SECTION: Critical Reading (formerly called Verbal)
CONTENT: Critical reading adn sentence-level reading
ITEM TYPE: Sentence completions; reading comprehension: includes a new short passages section in additino to the traditional paragraph-length long passages.
TIME: 70 min total (previously 75 min.): 25-min. sections and one 20-min. section.
ABOUT THE TEST
Who takes the SAT? What is it used for?
Juniors and seniors in high school are the ones most likely to take the SAT. College admissions personnel use your test results as a way to decide if you can be accepted to their school. Because high schools across the nation have a variety of grading systems, the SAT score is designed to put all students on an equal footing. Your SAT score, along with your grades and other school information, helps colleges predict how well you will do at the college level.
If you score poorly on the SAT, it does not mean you should change your plans about going to college. Nor does it mean you will not do well in college. It just means you scored low. Should this happen, remember that you have options:
First, you can register to take the SAT again. Use the time before the next SAT administration to prepare as best you can.

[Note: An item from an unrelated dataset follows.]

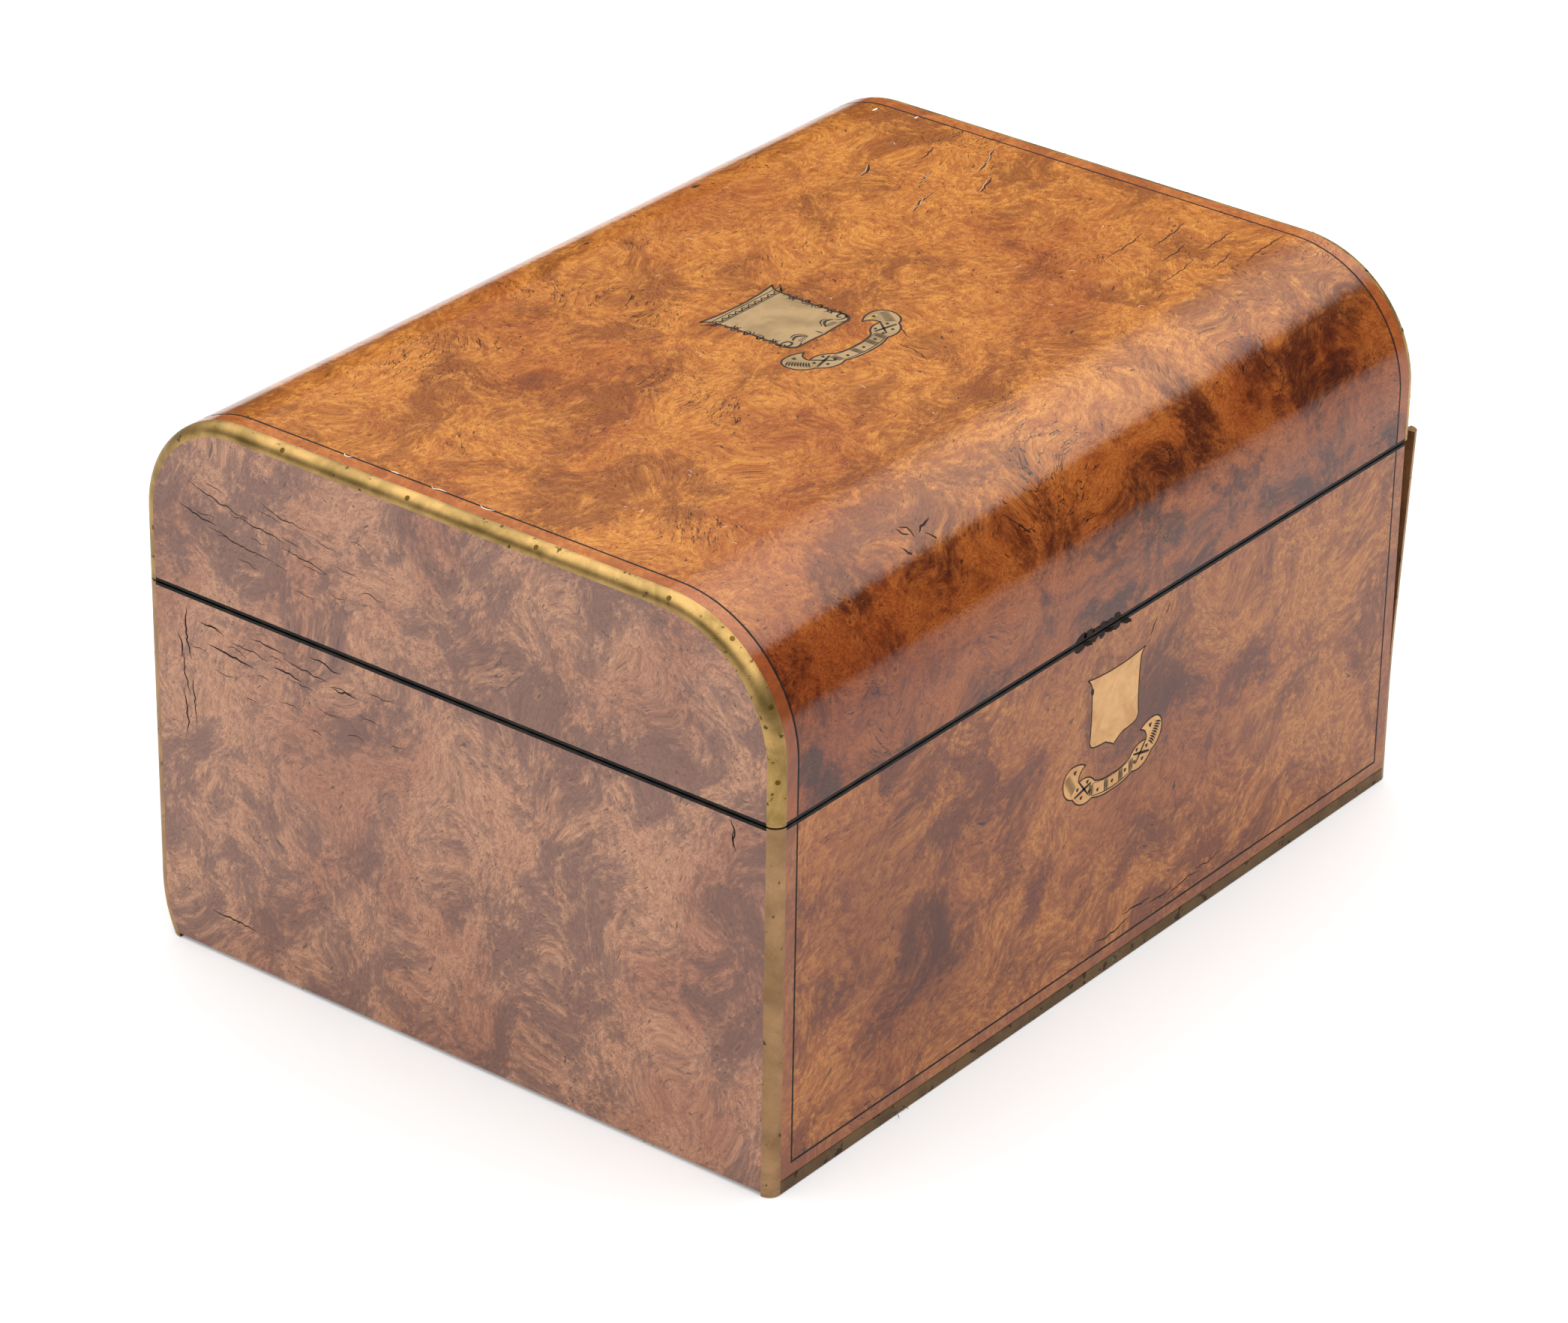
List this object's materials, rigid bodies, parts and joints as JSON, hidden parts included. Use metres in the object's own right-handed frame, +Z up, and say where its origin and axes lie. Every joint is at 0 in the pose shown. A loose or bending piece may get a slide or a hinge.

Second, a poor score does not automatically shut the door to all colleges. College admissions officers use several criteria when reviewing applicants including your high school grades, your extracurricular activities, and the levels of your courses in high school.
Who administers the test?
ETS, a client of the College Board, which owns the SAT, develops and scores the test and currently administers it with the assistance of educators across the United States.
When is it best to take the SAT?
You should take the test as a junior or senior in high school. We recommend taking the SAT early in the school year. This allows you more time to retake the test if you are not satisfied with your first set of scores.
When and where do I take the SAT?
The SAT is normally offered seven times a year nationwide. The test can be taken at hundreds of locations throughout the country, including high schools. The standard test day is normally on Saturday, but alternate days are permitted if a conflict-such as a religious obligation-exists.
For information on upcoming SAT testing dates, see your guidance counselor for an SAT Registration Bulletin or request a registration bulletin from ETS as follows:
Educational Testing Service Rosedale RoadPrinceton, NJ 08541phone: (609) 921-9000 | e-mail: firstname.lastname@example.org | www.ets.org
What about the registration fee?
You must pay a fee to register for the SAT. Some students may qualify to have this fee waived.
To find out if you qualify for a fee waiver, contact your guidance counselor.
What is the Student Search Service?
The Student Search Service provides your SAT scores to colleges. Colleges enrolled in this service receive information about you, especially if you express interest in their school. On your SAT answer sheet, you can indicate that you want enrollment in this service.
After the test
Once your test materials have been collected, you will be dismissed. Then your day is free. Go home and relax. Or reward yourself with some shopping. Or play a video game. Or hang with friends. The good news is that the hard part is over. Now you just have to wait for the results.